Maximizing windows on the Mac

osfameron on 2005-01-05T14:42:17

Using the bizarre fruit pastille mystery sweet-meat icons you can minimize and close windows just as you can in MS Windows. But the green pastille (the funny bitter tasting one that always gets left in the packet) doesn't maximize the window. It sort of moves it back to the default position, which doesn't fill the screen, leaving other applications visible behind it, which is distracting.

OK, I can hide the other applications but, really, I've asked this one to Maximize itself, because I want to look at this one, not admire the way that the Mac can show multiple windows simultaneously. Or does it really know better than me? When using Macoffice, zooming the document to 150%, maximize doesn't maximize the window to show the entire document width, so I have to do it manually. Perhaps years of using an inferior desktop system have conditioned me to expect the green pastille to be a maximize button, but actually it's the far superior "sort of vaguely put the window um, somewhere or other" button.

Now, apparently the Mac menu bar is easier to use than the Windows one, because it is "a mile high" - you just slam the mouse to the top of the screen and you can select the menu. No need to precisely target as with Win32. But why are the windows not a mile wide too? I seem to have picked up the habit of clicking on the left-hand edge of maximized windows to activate them: annoyingly, in OSX the left hand edge doesn't extend to the left of the screen, so I end up opening the Finder. Hello? If I'd wanted to open the Finder, I'd have done so using the Apple Menu, the Dock, Command-Tab, or the lovely Exposé. What is this 'feature' supposed to accomplish beyond raising my blood pressure?


more max

osfameron on 2005-02-01T14:00:20

Had an IRC argument^H^H^H^Hdiscussion with colleagues about this. Apparently the green pastille is the "zoom" button, and Mac users like it. One thought it would also be nice to have a maximize shortcut, the others like it as it is.
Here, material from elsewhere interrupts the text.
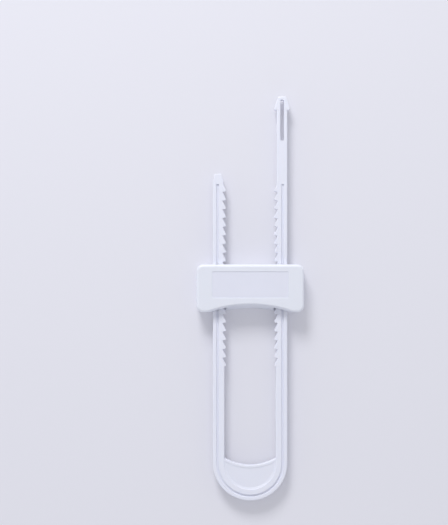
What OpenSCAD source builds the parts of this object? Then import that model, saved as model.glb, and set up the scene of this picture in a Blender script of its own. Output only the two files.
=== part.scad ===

Apparently this is a "Mac newbie" complaint. Presumably after being fully indoctrinated, you learn not to want maximized windows? I can see the argument that in a desktop fully capable of multi-tasking windows, it seems silly to revert to a single-tasking maximized window, but sometimes you just want to concentrate on one thing. (I'm typing this in a maximized window. My extended desktop has IRC and other distractions scattered around it).